As a positive side effect of reading the Bible, I was amazed how the New Testament answered so many questions I had about how to live a meaningful life, which I had only been searching for in personal development books and in spiritual talks at Buddhist temples. While I started attending Questioning Christianity to prove to myself that my historical beliefs were more superior than that of Christianity, the facts supporting Christianity made more and more sense, and the beauty of Jesus Christ seemed more and more real each week. I began to study the Bible more deeply and spoke to people who could help answer my questions.
I realized I was gradually becoming a follower of Christ when my identity started shifting and I changed the way I viewed myself while learning about the life, death, and resurrection of Jesus Christ.
Like most New Yorkers, I too have suffered from perfection syndrome and the need for significance and acceptance in my life. In my professional career, while working at Goldman Sachs for almost 10 years, as well as subsequently making a career change to cook at top Michelin-starred restaurants in Manhattan, I was so desperate to be the best employee and the best cook, and in that process did not have good relationships with some of my colleagues whom I did not respect. I thought I had the highest standards, but my life was exhausting and often disappointing because I never lived up to my standards. Were my standards even right to begin with?

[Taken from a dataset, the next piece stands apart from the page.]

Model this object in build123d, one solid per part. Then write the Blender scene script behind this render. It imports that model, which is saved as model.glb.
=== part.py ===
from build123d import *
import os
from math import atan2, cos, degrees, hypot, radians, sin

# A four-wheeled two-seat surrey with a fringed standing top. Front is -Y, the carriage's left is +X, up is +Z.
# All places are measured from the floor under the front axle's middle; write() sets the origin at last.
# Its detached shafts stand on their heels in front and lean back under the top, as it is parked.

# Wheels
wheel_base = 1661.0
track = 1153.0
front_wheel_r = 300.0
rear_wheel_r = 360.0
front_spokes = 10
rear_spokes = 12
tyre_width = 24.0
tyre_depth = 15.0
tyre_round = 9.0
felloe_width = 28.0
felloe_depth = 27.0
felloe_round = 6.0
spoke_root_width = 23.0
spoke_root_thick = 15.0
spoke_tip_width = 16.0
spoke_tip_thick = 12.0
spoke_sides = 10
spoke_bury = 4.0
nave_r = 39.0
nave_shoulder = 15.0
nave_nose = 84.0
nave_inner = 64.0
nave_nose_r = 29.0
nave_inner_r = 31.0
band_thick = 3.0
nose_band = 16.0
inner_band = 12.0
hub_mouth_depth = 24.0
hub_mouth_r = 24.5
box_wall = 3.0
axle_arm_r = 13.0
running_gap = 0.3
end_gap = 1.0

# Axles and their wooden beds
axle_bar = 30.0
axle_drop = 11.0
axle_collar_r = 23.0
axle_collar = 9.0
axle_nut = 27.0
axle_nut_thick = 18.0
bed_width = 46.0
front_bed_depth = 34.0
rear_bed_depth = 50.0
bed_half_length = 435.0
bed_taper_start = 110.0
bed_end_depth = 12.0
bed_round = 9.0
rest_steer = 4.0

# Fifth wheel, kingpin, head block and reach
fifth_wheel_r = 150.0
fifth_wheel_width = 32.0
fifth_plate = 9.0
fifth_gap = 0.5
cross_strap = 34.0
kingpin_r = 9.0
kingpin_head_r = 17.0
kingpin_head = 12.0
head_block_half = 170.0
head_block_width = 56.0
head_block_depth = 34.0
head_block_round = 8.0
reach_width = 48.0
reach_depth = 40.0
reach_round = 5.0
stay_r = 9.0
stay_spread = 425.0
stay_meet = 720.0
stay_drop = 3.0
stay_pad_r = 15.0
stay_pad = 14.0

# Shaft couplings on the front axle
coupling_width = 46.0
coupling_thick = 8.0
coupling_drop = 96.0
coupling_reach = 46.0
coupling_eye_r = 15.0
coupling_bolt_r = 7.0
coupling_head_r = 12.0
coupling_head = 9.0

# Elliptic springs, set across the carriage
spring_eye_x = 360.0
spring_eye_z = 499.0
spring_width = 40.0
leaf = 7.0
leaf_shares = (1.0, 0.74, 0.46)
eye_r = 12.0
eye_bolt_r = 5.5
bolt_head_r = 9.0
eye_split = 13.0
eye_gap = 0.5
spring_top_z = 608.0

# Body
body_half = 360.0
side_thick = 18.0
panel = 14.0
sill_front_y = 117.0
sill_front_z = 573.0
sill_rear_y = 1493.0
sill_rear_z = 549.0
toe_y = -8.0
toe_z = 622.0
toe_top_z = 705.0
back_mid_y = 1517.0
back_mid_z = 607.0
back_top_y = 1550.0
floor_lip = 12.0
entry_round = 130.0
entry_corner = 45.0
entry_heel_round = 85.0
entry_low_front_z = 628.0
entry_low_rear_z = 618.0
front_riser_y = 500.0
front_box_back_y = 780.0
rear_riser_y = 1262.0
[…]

One of the turning points came when I met with a Redeemer staff member for coffee and I found myself praying with her in public in the middle of the afternoon in a cafe in midtown Manhattan. I didn’t know what was happening and didn’t recognize myself, yet at the same time I never felt more alive and sure of who I was. Also, the various classes at Redeemer West Side have been truly beneficial in growing my knowledge and faith to live a more gospel-centered life.
Since becoming a Christian, Jesus Christ showed me what it means to be truly loved and be accepted unconditionally despite my flaws. Because of his grace, I am learning to let go of my blind chase of perfectionism and the desire to be accepted by everyone. Jesus gave up his life to forgive a sinner like me, someone who is judgmental, envious, critical, and at times not compassionate toward others — knowing and feeling this grace and love radically has changed my identity.

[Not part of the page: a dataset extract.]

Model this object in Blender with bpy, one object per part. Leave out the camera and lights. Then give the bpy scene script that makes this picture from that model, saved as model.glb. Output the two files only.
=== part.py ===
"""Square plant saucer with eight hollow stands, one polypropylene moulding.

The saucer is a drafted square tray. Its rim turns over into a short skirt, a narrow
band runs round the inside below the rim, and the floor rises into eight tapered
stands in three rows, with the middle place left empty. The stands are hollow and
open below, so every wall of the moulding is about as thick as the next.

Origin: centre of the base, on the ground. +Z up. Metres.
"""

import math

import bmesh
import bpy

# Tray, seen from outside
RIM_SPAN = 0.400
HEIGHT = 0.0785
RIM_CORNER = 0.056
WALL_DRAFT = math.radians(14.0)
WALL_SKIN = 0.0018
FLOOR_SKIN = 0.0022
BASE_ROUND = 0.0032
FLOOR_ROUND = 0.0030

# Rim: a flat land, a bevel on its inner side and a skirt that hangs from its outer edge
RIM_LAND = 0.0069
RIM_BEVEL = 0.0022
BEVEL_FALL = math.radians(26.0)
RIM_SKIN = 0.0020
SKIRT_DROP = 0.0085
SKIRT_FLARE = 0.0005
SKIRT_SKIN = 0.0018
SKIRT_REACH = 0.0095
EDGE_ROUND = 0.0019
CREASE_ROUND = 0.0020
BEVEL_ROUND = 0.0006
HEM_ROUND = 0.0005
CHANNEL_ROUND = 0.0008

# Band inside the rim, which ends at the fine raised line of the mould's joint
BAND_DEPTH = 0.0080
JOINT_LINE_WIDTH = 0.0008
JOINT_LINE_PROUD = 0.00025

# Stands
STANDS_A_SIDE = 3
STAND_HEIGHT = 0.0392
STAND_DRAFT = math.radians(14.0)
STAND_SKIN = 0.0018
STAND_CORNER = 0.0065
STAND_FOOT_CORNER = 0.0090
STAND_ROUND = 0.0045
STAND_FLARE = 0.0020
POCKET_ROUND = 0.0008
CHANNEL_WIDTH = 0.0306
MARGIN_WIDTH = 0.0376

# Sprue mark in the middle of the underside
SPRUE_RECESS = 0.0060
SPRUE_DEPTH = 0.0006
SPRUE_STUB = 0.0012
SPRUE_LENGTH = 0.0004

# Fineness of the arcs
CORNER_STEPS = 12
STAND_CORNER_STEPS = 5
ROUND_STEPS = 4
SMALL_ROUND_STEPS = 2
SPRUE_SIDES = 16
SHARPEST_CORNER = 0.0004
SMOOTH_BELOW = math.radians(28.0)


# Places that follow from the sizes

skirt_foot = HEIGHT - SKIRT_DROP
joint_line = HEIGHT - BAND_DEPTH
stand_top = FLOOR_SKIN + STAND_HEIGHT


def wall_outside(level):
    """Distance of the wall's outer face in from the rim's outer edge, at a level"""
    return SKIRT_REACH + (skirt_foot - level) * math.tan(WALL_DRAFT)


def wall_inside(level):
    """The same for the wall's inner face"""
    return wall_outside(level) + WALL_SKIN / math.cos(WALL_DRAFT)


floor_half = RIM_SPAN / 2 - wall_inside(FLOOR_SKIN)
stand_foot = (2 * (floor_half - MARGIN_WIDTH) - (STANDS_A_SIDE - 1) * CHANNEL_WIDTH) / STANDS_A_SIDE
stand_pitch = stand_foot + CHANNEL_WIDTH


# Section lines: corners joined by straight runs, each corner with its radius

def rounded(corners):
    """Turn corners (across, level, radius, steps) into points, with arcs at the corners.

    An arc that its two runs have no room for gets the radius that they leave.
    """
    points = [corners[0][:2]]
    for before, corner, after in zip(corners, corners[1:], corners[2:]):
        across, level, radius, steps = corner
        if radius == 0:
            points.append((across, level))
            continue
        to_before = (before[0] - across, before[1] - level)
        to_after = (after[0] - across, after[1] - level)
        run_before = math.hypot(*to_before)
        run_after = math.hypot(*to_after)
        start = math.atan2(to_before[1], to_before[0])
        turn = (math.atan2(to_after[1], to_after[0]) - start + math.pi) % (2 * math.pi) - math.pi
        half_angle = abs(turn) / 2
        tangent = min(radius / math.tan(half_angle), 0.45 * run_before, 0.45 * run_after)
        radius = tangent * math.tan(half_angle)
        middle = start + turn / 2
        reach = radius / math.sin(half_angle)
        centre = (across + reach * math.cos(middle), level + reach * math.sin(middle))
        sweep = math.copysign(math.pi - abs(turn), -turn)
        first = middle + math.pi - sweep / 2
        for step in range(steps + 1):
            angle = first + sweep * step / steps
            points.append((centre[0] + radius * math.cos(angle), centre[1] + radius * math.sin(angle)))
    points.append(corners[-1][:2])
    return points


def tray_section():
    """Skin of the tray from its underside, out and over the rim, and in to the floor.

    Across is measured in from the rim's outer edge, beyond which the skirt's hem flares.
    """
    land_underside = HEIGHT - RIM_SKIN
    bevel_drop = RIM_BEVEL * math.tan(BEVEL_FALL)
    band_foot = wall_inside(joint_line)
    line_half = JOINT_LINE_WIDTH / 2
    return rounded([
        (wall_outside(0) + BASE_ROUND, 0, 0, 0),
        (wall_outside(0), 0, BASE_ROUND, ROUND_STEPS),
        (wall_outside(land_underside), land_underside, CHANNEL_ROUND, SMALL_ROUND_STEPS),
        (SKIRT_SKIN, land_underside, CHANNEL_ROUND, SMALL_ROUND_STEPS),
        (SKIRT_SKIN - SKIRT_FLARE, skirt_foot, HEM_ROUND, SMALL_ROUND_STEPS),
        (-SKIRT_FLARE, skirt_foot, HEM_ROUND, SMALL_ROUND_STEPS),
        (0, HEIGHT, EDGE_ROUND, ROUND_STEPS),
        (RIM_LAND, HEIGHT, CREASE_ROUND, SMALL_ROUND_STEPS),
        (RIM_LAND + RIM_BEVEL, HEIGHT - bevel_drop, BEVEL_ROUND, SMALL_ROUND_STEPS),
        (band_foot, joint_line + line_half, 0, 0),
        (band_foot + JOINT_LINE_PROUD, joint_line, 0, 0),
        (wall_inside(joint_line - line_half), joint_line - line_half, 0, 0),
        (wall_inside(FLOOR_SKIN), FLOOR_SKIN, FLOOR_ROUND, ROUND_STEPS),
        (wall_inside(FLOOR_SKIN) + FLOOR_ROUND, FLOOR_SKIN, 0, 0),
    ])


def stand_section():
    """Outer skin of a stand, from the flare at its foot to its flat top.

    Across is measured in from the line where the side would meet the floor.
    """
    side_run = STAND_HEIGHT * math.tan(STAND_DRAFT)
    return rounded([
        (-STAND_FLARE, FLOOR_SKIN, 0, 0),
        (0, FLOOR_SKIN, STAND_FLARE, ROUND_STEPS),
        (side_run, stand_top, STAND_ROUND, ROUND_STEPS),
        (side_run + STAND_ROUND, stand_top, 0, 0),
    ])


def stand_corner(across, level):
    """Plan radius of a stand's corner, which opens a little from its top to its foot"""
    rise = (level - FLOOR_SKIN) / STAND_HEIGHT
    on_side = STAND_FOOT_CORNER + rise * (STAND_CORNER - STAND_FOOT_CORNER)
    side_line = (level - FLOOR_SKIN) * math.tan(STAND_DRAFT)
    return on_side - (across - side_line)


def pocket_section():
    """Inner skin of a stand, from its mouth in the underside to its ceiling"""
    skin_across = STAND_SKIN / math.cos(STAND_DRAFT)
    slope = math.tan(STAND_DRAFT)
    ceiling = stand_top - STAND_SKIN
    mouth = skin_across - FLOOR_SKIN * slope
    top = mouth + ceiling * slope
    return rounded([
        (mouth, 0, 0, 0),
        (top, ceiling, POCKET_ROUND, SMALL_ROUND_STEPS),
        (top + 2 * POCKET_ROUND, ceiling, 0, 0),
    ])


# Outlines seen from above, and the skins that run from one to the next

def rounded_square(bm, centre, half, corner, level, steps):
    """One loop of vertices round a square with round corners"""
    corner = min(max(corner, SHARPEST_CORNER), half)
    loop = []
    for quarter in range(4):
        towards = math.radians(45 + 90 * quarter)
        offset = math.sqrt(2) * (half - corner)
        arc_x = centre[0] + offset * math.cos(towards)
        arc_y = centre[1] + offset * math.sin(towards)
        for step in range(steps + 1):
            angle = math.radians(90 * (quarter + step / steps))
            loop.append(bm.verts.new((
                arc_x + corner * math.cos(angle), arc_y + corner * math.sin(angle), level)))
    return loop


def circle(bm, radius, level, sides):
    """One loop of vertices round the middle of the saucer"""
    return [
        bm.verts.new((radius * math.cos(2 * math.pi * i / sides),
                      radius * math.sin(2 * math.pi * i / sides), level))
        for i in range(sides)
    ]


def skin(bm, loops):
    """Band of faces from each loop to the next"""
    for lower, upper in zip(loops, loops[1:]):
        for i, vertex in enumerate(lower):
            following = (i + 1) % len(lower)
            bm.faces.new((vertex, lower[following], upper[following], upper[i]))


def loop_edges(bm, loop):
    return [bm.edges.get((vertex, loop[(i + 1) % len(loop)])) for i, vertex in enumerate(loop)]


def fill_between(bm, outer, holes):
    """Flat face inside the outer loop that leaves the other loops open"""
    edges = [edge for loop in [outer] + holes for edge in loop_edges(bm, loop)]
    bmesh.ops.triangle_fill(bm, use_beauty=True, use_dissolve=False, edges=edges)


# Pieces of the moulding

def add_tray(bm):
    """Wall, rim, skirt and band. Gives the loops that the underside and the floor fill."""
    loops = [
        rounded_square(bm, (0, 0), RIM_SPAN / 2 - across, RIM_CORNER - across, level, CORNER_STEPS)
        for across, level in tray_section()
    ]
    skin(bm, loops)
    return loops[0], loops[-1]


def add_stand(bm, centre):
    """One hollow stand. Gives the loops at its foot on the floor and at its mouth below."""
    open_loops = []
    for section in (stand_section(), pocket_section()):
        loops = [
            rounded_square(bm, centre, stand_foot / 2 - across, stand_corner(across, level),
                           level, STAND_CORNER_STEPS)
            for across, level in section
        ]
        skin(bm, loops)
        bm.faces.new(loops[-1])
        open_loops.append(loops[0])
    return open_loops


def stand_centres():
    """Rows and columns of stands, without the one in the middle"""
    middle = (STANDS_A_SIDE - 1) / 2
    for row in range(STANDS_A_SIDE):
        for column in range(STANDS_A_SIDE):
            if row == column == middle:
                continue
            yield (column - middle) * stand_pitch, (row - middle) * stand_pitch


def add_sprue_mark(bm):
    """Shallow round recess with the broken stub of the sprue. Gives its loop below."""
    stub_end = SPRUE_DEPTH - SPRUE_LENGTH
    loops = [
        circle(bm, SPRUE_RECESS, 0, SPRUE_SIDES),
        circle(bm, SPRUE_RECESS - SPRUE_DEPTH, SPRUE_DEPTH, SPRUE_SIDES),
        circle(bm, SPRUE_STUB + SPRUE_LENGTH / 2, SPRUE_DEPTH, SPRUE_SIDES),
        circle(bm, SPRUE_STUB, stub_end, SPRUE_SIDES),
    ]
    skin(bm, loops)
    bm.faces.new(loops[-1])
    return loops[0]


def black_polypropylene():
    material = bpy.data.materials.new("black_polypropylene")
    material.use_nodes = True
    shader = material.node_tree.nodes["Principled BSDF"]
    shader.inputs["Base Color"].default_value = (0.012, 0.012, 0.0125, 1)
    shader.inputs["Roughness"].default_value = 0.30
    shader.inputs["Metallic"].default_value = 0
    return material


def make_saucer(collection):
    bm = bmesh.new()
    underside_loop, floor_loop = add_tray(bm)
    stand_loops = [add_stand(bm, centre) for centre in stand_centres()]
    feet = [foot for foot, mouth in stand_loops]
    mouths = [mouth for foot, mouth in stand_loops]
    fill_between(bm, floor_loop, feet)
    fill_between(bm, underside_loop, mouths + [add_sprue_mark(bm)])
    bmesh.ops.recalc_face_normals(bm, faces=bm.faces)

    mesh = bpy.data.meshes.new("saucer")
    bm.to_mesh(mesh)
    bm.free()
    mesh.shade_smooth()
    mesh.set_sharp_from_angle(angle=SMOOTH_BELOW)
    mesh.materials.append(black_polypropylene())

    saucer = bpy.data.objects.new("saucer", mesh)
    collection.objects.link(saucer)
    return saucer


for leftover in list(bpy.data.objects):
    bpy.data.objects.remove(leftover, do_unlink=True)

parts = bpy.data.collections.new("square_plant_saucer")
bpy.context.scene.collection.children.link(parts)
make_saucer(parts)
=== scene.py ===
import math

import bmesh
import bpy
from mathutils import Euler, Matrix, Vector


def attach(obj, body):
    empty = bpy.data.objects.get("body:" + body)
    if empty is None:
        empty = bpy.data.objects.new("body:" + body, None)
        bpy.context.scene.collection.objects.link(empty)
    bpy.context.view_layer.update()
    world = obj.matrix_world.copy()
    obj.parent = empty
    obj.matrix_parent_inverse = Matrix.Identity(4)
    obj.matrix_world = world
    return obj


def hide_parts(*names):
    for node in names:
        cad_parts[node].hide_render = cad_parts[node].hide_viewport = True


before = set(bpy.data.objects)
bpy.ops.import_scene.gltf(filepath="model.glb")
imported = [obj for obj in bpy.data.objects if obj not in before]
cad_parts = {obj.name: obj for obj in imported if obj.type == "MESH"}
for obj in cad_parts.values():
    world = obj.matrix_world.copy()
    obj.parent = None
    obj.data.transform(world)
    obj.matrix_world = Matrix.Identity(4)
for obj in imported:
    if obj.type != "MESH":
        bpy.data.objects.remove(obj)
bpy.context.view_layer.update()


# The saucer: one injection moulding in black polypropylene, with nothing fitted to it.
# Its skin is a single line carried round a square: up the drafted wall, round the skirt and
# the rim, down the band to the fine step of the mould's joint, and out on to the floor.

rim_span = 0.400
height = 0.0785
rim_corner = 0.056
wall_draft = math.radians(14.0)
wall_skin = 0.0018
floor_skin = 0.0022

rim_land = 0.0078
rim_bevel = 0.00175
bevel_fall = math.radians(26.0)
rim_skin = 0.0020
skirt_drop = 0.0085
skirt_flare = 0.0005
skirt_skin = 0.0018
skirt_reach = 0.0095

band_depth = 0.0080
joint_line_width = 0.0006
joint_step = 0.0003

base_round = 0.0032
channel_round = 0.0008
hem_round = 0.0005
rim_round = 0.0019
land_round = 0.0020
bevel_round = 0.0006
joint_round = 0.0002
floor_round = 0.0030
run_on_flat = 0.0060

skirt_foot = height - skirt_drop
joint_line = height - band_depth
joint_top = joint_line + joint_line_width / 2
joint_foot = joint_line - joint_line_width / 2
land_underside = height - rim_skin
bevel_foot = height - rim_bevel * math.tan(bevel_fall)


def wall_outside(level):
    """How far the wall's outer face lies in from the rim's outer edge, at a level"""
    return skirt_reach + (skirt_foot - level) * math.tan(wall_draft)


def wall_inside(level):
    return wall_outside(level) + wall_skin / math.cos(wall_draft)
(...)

Jesus gave up his life to forgive a sinner like me, someone who is judgmental, envious, critical, and at times not compassionate toward others — knowing and feeling this grace and love radically has changed my identity.

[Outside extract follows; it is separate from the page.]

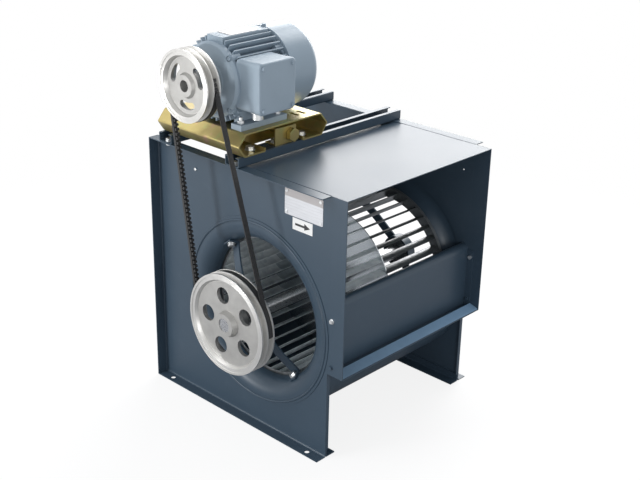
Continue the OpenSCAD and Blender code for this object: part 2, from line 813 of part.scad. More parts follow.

I am still a work in progress, but under the full guidance of God, I know I am accepted as I am, no matter what. Through Jesus Christ’s teaching and his grace, I truly believe I am a different person now, and I have never been more full of joy and gratitude. God is the foundation of my life and glorifying God is my purpose and my drive. Christianity used to make me roll my eyes — it now melts my heart. I cannot wait to deepen my faith and see where God will lead me as I continue my journey, not alone, but in Christ, and in fellowship with my Redeemer community.